There is a Facebook campaign...send a postcard to Downing Street simply saying 'Brown Out, Labour Out'.

http://www.facebook.com/pages/Brown-Out-Labour-Out/117816668251252?ref=sgm#!

Seth the pig farmer said...

Electoral reform msut include more than just the voting system.

It must cover the WLQ, boundaries, sizes, parliament terms, recall etc etc.

cyberboris said...

It's all taking far too long! Quit pussy footing around Dave and put the boot in.

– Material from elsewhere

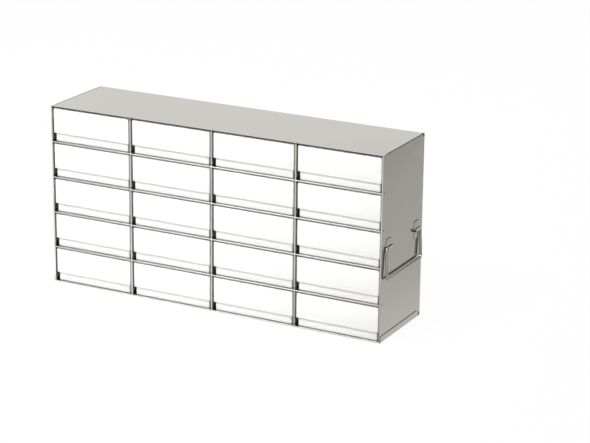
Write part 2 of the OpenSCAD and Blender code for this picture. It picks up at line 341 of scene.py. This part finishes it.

http://cyberboris.wordpress.com/2010/05/09/my-negotiating-tips-for-cameron/

This is how you should handle it.

norman said...

Many tory voters including me are getting to the point think that Libdems , a defeated and deflated party which came 3rd have not learned the lessons why they are in that position for more than 50 years-mostly due to their loony policies.
Give Clegg and Co a free voting in parliament. All Tories then need is 20 votes to vote it down.

Newmania said...

Iain would you be a sweety and tell us what it was that Norman Baker daid ,that you could not disagree with

Last time I spoke to him ( well at him really ...hem hem), he was spouting some re heated pinky hippy anti US nonsense and reassurring his Public sector fans that he was left of New Labour

Having said that I very much supprt your pro coalition views and truth to tell I have allowed myself to become excited that the best of botH Parrties may come together
Even Norman Baker has his good points , inb fact he is a fine local MP

Unsworth said...

What some seem to be ignoring is the fact that even if there is a Referendum on PR, the outcome of the Referendum is by no means certain. After all, what is The Question?

Introduction of PR in Britain will/would take years, not months. Legislation has to be drafted and enacted, the complications of the Scottish and Welsh Assemblies, the Referendum itself would take time to set up, there would have to be an opening period of time for all parties to debate and set out their proposals etc etc.

Meanwhile the IMF is preparing for its interesting visit to London.